Recorded information:
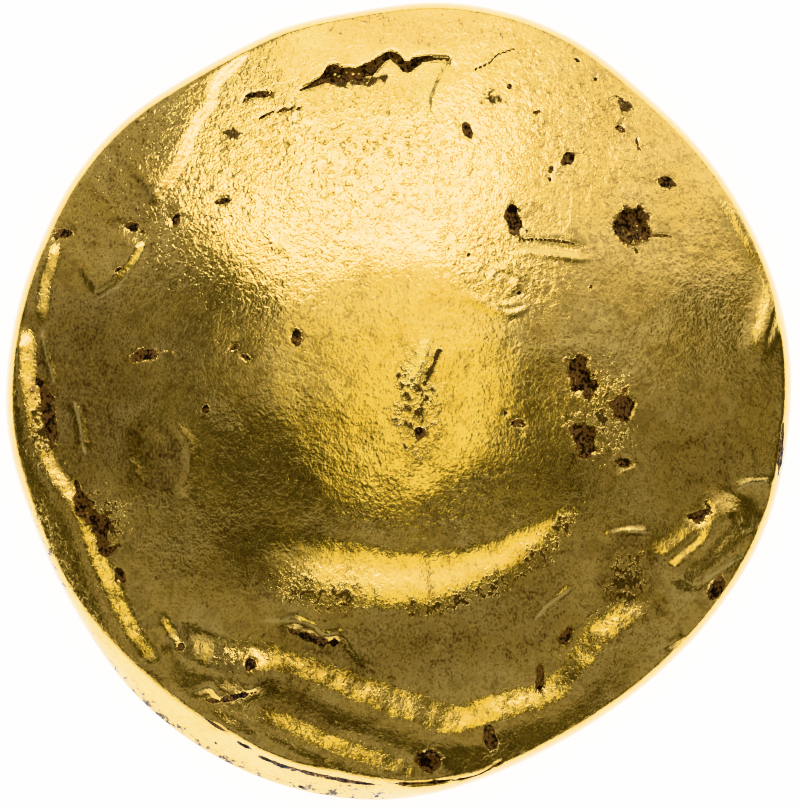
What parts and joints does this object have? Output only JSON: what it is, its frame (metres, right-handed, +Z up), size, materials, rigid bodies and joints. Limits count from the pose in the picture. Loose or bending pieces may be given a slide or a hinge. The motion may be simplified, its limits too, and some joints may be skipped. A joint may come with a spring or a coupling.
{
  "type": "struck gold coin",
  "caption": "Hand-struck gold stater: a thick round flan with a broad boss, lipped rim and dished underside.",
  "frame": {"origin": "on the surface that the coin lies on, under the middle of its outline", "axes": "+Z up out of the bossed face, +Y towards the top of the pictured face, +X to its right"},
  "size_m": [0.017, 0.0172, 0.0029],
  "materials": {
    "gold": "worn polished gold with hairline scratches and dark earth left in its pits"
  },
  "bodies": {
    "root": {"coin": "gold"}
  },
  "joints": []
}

The exercise:
Copy the material above verbatim.

Answer to the problem:
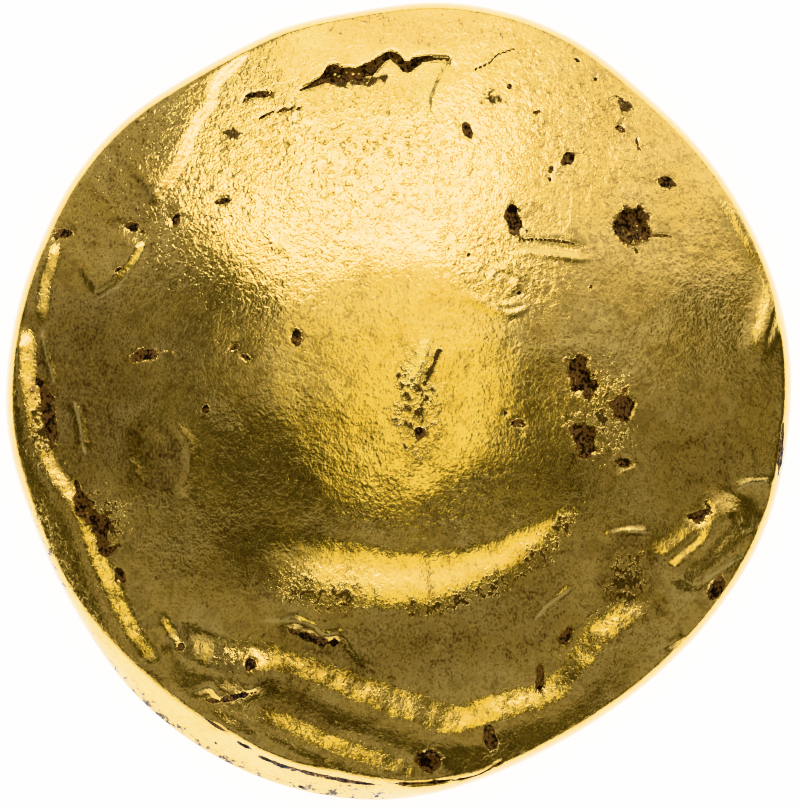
What parts and joints does this object have? Output only JSON: what it is, its frame (metres, right-handed, +Z up), size, materials, rigid bodies and joints. Limits count from the pose in the picture. Loose or bending pieces may be given a slide or a hinge. The motion may be simplified, its limits too, and some joints may be skipped. A joint may come with a spring or a coupling.
{
  "type": "struck gold coin",
  "caption": "Hand-struck gold stater: a thick round flan with a broad boss, lipped rim and dished underside.",
  "frame": {"origin": "on the surface that the coin lies on, under the middle of its outline", "axes": "+Z up out of the bossed face, +Y towards the top of the pictured face, +X to its right"},
  "size_m": [0.017, 0.0172, 0.0029],
  "materials": {
    "gold": "worn polished gold with hairline scratches and dark earth left in its pits"
  },
  "bodies": {
    "root": {"coin": "gold"}
  },
  "joints": []
}